## Recorded data

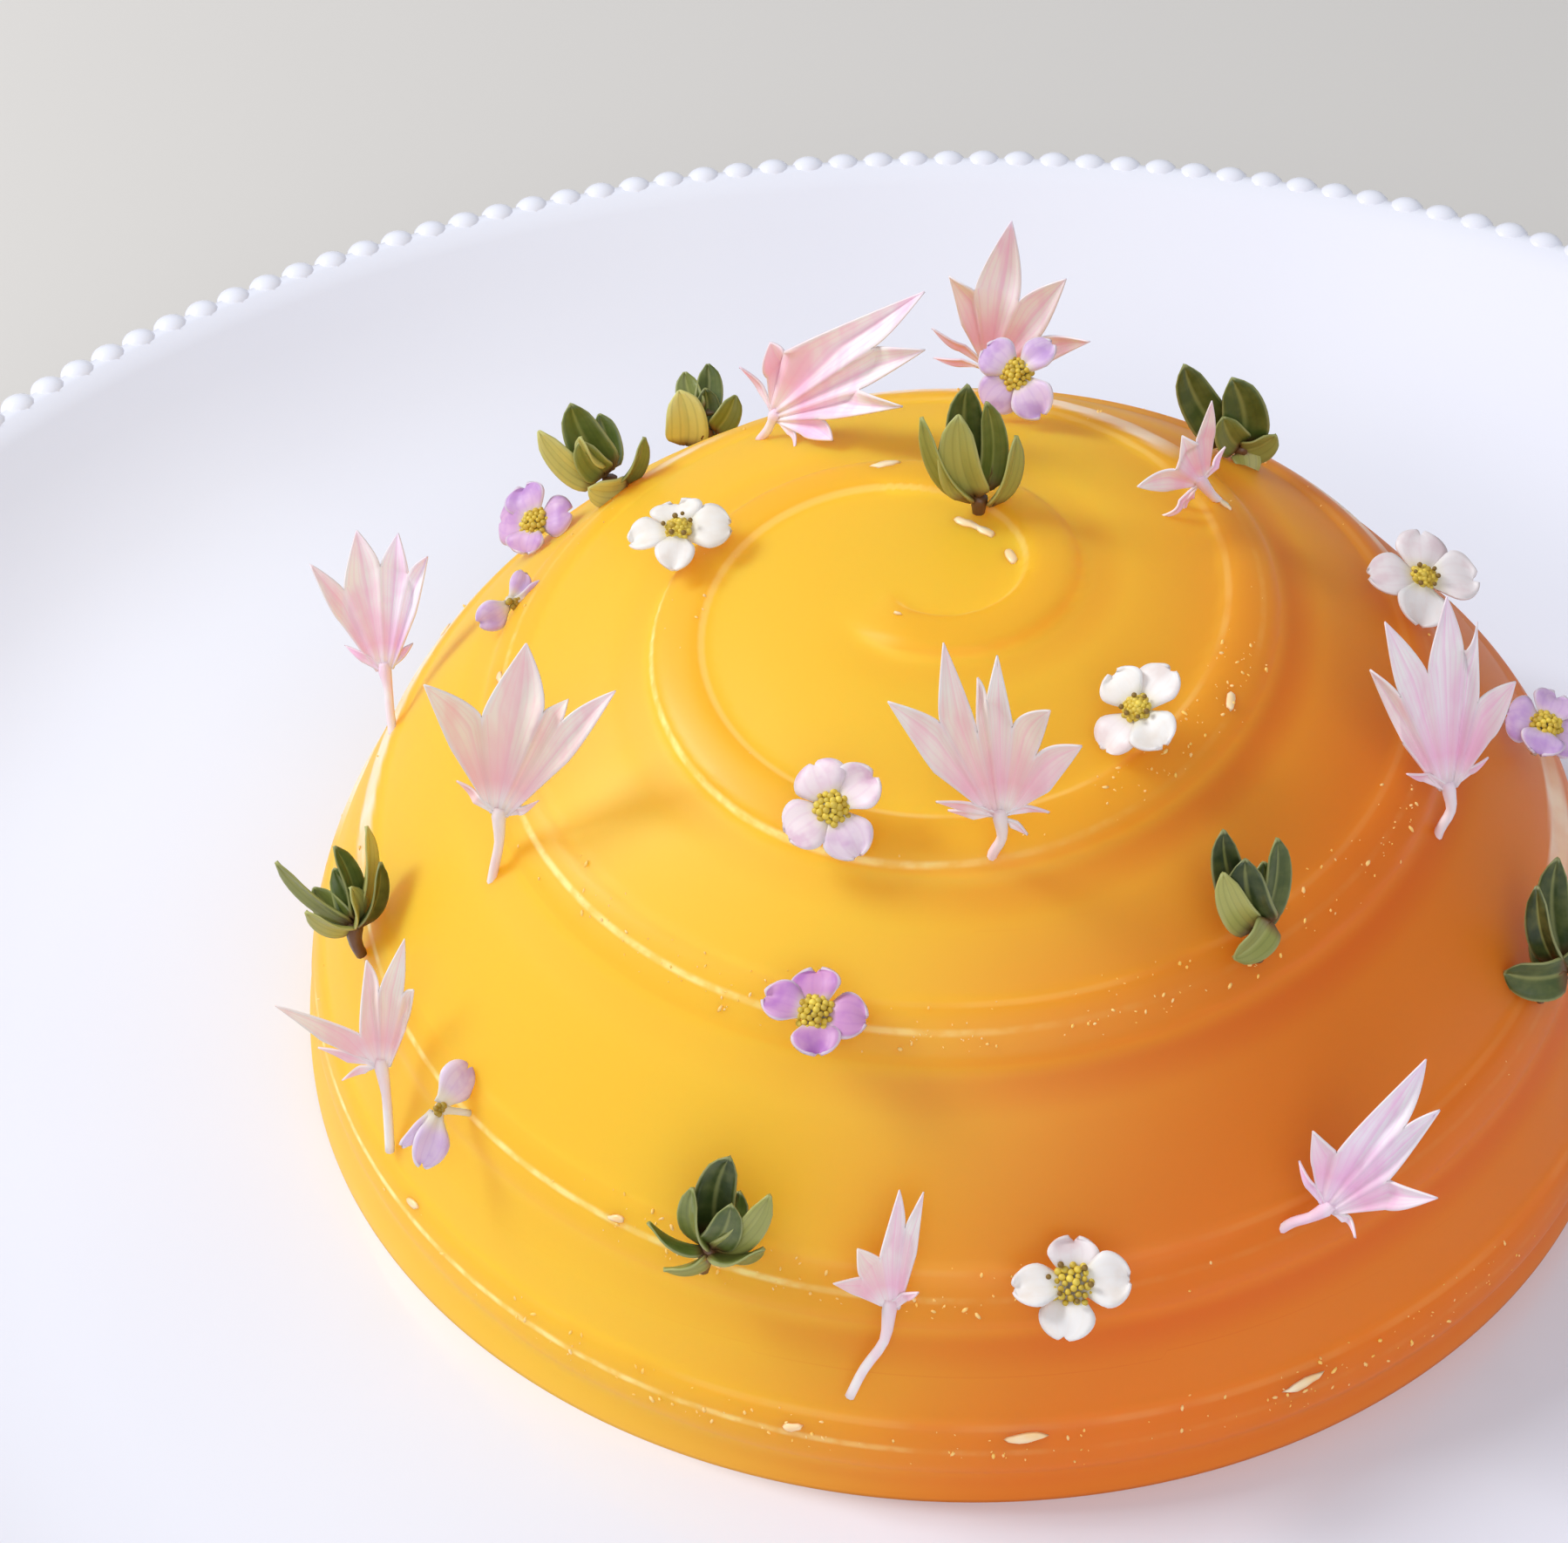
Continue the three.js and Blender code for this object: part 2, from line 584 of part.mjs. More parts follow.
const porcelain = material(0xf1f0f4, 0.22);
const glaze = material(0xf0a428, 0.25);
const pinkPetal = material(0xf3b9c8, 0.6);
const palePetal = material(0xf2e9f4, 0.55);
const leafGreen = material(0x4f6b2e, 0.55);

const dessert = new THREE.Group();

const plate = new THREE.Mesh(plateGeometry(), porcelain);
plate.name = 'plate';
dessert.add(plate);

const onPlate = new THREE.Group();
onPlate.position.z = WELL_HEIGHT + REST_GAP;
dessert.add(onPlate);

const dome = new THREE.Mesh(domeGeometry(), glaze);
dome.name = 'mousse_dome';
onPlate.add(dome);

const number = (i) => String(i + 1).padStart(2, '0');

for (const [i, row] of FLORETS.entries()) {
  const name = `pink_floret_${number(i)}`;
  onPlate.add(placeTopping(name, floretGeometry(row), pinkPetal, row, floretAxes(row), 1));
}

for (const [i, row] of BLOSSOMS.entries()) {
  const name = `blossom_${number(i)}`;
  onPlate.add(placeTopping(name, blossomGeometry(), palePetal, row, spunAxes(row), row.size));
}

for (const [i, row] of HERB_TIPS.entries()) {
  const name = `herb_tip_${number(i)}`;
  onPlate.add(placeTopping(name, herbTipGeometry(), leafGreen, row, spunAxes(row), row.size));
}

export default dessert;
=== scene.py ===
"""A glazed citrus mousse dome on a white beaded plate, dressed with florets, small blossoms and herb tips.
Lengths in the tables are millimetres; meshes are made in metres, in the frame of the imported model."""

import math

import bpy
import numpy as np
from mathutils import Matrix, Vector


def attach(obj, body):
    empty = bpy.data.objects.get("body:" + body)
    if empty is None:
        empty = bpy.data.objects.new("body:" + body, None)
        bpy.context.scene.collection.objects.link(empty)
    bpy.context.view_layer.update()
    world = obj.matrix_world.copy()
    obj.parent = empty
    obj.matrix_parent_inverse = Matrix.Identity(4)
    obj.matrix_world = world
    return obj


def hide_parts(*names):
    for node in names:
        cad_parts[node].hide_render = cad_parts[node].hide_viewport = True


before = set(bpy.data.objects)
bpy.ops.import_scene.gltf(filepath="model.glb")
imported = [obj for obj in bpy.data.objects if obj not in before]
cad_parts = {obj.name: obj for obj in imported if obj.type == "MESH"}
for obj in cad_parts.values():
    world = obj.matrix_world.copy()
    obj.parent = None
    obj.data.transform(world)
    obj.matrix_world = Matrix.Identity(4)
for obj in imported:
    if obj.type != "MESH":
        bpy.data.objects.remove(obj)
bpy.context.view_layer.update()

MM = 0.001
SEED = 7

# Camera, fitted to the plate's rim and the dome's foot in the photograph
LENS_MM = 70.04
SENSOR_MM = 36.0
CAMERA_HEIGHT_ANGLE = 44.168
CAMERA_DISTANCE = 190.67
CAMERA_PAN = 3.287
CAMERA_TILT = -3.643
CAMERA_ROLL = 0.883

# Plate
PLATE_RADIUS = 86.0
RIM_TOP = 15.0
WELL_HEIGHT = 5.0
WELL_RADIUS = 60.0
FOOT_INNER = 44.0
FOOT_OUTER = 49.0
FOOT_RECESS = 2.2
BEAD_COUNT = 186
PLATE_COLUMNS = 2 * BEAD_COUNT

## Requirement
Quote nothing but the lines that run from the line containing "for (const [i, row] of HERB_TIPS.entries())" through the line containing "if empty is", keeping both of them word for word.

## Finished task
for (const [i, row] of HERB_TIPS.entries()) {
  const name = `herb_tip_${number(i)}`;
  onPlate.add(placeTopping(name, herbTipGeometry(), leafGreen, row, spunAxes(row), row.size));
}

export default dessert;
=== scene.py ===
"""A glazed citrus mousse dome on a white beaded plate, dressed with florets, small blossoms and herb tips.
Lengths in the tables are millimetres; meshes are made in metres, in the frame of the imported model."""

import math

import bpy
import numpy as np
from mathutils import Matrix, Vector


def attach(obj, body):
    empty = bpy.data.objects.get("body:" + body)
    if empty is None:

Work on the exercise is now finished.